On connect the server immediately sends either session_sync (no active run) or begins the reconnect flow (active run detected).

Messages: client → server

{
    "type": "message",
    "content": "user text",
    "images": ["base64string", ...],
    "files": [{"name": "file.pdf", "path": "/abs/path"}]
}

type must be "message". Other types return an error frame.
content is required and must be non-empty.
images: optional list of base64-encoded images (data URIs accepted; the data:...;base64, prefix is stripped server-side). Limits: max 10 images per message, 5 MB each (decoded). Excess images are rejected with a WebSocket error.
files: optional list of uploaded file references (appended to content as [Uploaded files on disk: ...]).

Concurrent run guard

Only one agent run may be active per session at a time. If a second message arrives while a run is already in progress (either a WebSocket run or a headless recall), the server rejects it with a WebSocket error. The client should wait for stream_end before sending the next message.

Messages: server → client

All frames are JSON objects with a type field.

Stream lifecycle

Frame	When
`{"type": "stream_start"}`	Before any agent output begins
`{"type": "stream_end", "content": "...", "context_tokens": N, "max_context_tokens": N, "elapsed_seconds": N, "tool_call_count": N, "token_count": N, "message_index": N}`	After final text, before workers
`{"type": "stream_stopped"}`	If the user stopped generation
`{"type": "error", "message": "..."}`	On any unhandled error

Thinking (reasoning)

Frame	When
`{"type": "thinking_delta", "delta": "..."}`	Reasoning chunk during streaming
`{"type": "thinking_end"}`	Reasoning phase complete
`{"type": "turn_thinking", "thinking": "...", "is_subagent": bool}`	Full reasoning block from a tool-calling turn (complete(), non-streaming)

Thinking blocks are collapsible in the UI: open during reasoning, auto-collapsed on thinking_end.

Planning

Frame	When
`{"type": "planning_status", "phase": 1	2	3, "label": "...", "is_subagent": bool}`	During planning phase — progress label for UI. `phase`: 1=analysis, 2=reflect, 3=plan
`{"type": "plan_ready", "plan": "...", "is_subagent": bool}`	Before tool-calling loop if `planning_enabled` and a plan was generated

planning_status frames arrive during each planning phase (analysis → optional reflect → plan). is_subagent: true means the planning is running inside a subagent — route it into the spawn_agent card, never into the top-level UI.

plan_ready carries the formatted step list.
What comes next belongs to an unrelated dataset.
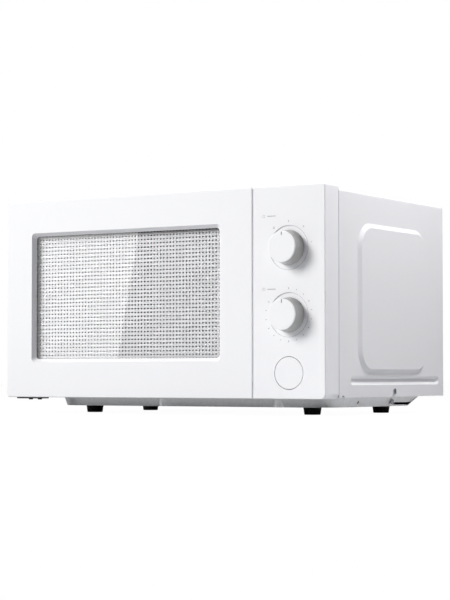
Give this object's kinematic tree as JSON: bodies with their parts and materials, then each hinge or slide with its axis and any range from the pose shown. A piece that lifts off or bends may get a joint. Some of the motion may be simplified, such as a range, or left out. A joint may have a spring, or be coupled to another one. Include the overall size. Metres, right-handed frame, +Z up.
{
  "type": "microwave oven",
  "caption": "Countertop microwave oven with a side-hinged window door, two turning knobs, a round release button, glass turntable and its working parts.",
  "frame": {"origin": "middle of the footprint on the surface that the feet stand on", "axes": "+Z up, the door and knobs face -Y, the control panel is on the +X side"},
  "size_m": [0.4568, 0.3222, 0.2613],
  "materials": {
    "painted_steel": "satin white powder coat",
    "galvanised_steel": "bright galvanised sheet",
    "enamelled_steel": "light grey cavity enamel",
    "mica": "flaky mica sheet",
    "aluminium_fins": "stamped aluminium and steel",
    "core_steel": "laminated electrical steel",
    "copper_wire": "enamelled copper wire",
    "can_steel": "plated can",
    "black_plastic": "moulded, fine texture",
    "circuit_board": "board with blocks",
    "inner_plastic": "moulded, uncoloured",
    "lamp_glass": "clear bulb",
    "tray_glass": "tempered clear glass",
    "white_plastic": "fine satin moulding",
    "door_glass": "clear pane",
    "screen_steel": "white coated perforated sheet",
    "clear_film": "thin clear film",
    "cover_plastic": "moulded light grey",
    "spring_steel": "bright wire and turned rod",
    "black_steel": "dark coated steel",
    "black_rubber": "moulded rubber",
    "chrome_screws": "plated screws"
  },
  "bodies": {
    "cabinet": {"outer_case": "painted_steel", "rear_plate": "galvanised_steel", "front_plate": "enamelled_steel", "base_plate": "galvanised_steel", "cavity_wrap": "enamelled_steel", "cavity_floor": "enamelled_steel", "cavity_rear": "enamelled_steel", "waveguide": "galvanised_steel", "waveguide_cover": "mica", "magnetron": "aluminium_fins", "thermostat": "black_plastic", "air_guide": "inner_plastic", "transformer_core": "core_steel", "transformer_windings": "copper_wire", "capacitor": "can_steel", "capacitor_clamp": "galvanised_steel", "diode": "black_plastic", "filter_board": "circuit_board", "fan_shroud": "inner_plastic", "fan_motor": "core_steel", "lamp_holder": "galvanised_steel", "lamp_bulb": "lamp_glass", "turntable_motor": "can_steel", "upper_hinge": "galvanised_steel", "lower_hinge": "black_steel", "hinge_screws": "black_steel", "control_panel": "white_plastic", "timer_unit": "can_steel", "power_unit": "can_steel", "button_spring": "spring_steel", "latch_holder": "inner_plastic", "microswitches": "black_plastic", "foot_front_left": "black_rubber", "foot_front_right": "black_rubber", "foot_rear_left": "black_rubber", "foot_rear_right": "black_rubber", "cord_inlet_bush": "black_plastic", "case_screws": "chrome_screws", "side_screws": "chrome_screws", "pan_screws": "chrome_screws"},
    "door": {"door_frame": "white_plastic", "door_window": "door_glass", "door_screen": "screen_steel", "door_film": "clear_film", "door_cover": "cover_plastic", "latch_spring": "spring_steel"},
    "latch": {"latch_hooks": "inner_plastic"},
    "button": {"release_button": "white_plastic"},
    "lever": {"release_lever": "inner_plastic"},
    "power_control": {"power_knob": "white_plastic", "power_shaft": "spring_steel"},
    "timer_control": {"timer_knob": "white_plastic", "timer_shaft": "spring_steel"},
    "turntable": {"glass_tray": "tray_glass", "drive_coupler": "inner_plastic"},
    "ring": {"roller_ring": "inner_plastic"},
    "wheel_1": {"roller_wheel_1": "inner_plastic"},
    "wheel_2": {"roller_wheel_2": "inner_plastic"},
    "wheel_3": {"roller_wheel_3": "inner_plastic"},
    "fan": {"fan_blade": "inner_plastic"}
  },
  "joints": [
    {"name": "door_swing", "type": "hinge", "parent": "cabinet", "child": "door", "pos_m": [-0.217, -0.12105, 0.14035], "axis": [0, 0, -1], "range_deg": [0, 95]},
    {"name": "latch_lift", "type": "slide", "parent": "door", "child": "latch", "axis": [0, 0, 1], "range_m": [0, 0.0032], "stiffness_N_per_m": 200, "springref_m": -0.001, "deforming": ["latch_spring"]},
    {"name": "button_press", "type": "slide", "parent": "cabinet", "child": "button", "axis": [0, 1, 0], "range_m": [0, 0.004], "stiffness_N_per_m": 600, "springref_m": -0.001, "deforming": ["button_spring"]},
    {"name": "lever_tip", "type": "hinge", "parent": "cabinet", "child": "lever", "pos_m": [0.178, -0.10285, 0.0749], "axis": [1, 0, 0], "range_deg": [0, 12.5]},
    {"name": "power_turn", "type": "hinge", "parent": "cabinet", "child": "power_control", "pos_m": [0.178, -0.14455, 0.1904], "axis": [0, 1, 0], "range_deg": [-40, 160]},
    {"name": "timer_turn", "type": "hinge", "parent": "cabinet", "child": "timer_control", "pos_m": [0.178, -0.14455, 0.1144], "axis": [0, 1, 0], "range_deg": [0, 300]},
    {"name": "tray_turn", "type": "hinge", "parent": "cabinet", "child": "turntable", "pos_m": [-0.05, 0.01665, 0.0374], "axis": [0, 0, 1], "continuous": true},
    {"name": "ring_turn", "type": "hinge", "parent": "cabinet", "child": "ring", "pos_m": [-0.05, 0.01665, 0.0454], "axis": [0, 0, 1], "continuous": true},
    {"name": "wheel_1_roll", "type": "hinge", "parent": "ring", "child": "wheel_1", "pos_m": [-0.05, 0.10915, 0.0454], "axis": [0, 1, 0], "continuous": true},
    {"name": "wheel_2_roll", "type": "hinge", "parent": "ring", "child": "wheel_2", "pos_m": [-0.13011, -0.0296, 0.0454], "axis": [-0.866, -0.5, 0], "continuous": true},
    {"name": "wheel_3_roll", "type": "hinge", "parent": "ring", "child": "wheel_3", "pos_m": [0.03011, -0.0296, 0.0454], "axis": [0.866, -0.5, 0], "continuous": true},
    {"name": "fan_spin", "type": "hinge", "parent": "cabinet", "child": "fan", "pos_m": [0.167, 0.11205, 0.1774], "axis": [0, 1, 0], "continuous": true}
  ],
  "couplings": [
    {"joint": "latch_lift", "follows": "button_press", "ratio": 0.75},
    {"joint": "lever_tip", "follows": "button_press", "rad_per_m": 50},
    {"joint": "ring_turn", "follows": "tray_turn", "ratio": 0.5},
    {"joint": "wheel_1_roll", "follows": "tray_turn", "ratio": -5.7812},
    {"joint": "wheel_2_roll", "follows": "tray_turn", "ratio": -5.7812},
    {"joint": "wheel_3_roll", "follows": "tray_turn", "ratio": -5.7812}
  ]
}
Rendered as a collapsible plan card in the UI.

Tool calls

Frame	When
`{"type": "tool_started", "tool": "name", "args": {...}, "is_subagent": bool}`	Immediately when a tool call begins (before execution)
`{"type": "tool_call", "tool": "name", "args": {...}, "result": "...", "success": bool, "is_subagent": bool, "metadata": {...}}`	When the tool finishes

is_subagent: true indicates the tool call was made by a nested subagent, not the top-level agent.

Text output

Frame	When
`{"type": "stream_delta", "delta": "..."}`	Text chunk of the final response

Other events

Frame	When
`{"type": "compression_started", "context_tokens": N, "max_context_tokens": N}`	Immediately before context compression begins (UI can show a spinner)
`{"type": "context_compressed", "messages_before": N, "messages_after": N, "summary": "...", "context_tokens": N, "max_context_tokens": N}`	After context compression runs
`{"type": "profile_switched", "profile_id": "...", "profile_name": "..."}`	When `switch_profile` tool succeeds
`{"type": "recall_update", "session_id": "...", "recall_id": "...", "call_type": "...", "trigger_at": "...", "status": "...", "action": "..."}`	Recall state changed (scheduled, cancelled, fired, rescheduled)
`{"type": "heartbeat"}`	Periodic keepalive during long silent operations (every 20 s)
`{"type": "session_sync"}`	Client should reload session history from REST (`GET /sessions/{id}`)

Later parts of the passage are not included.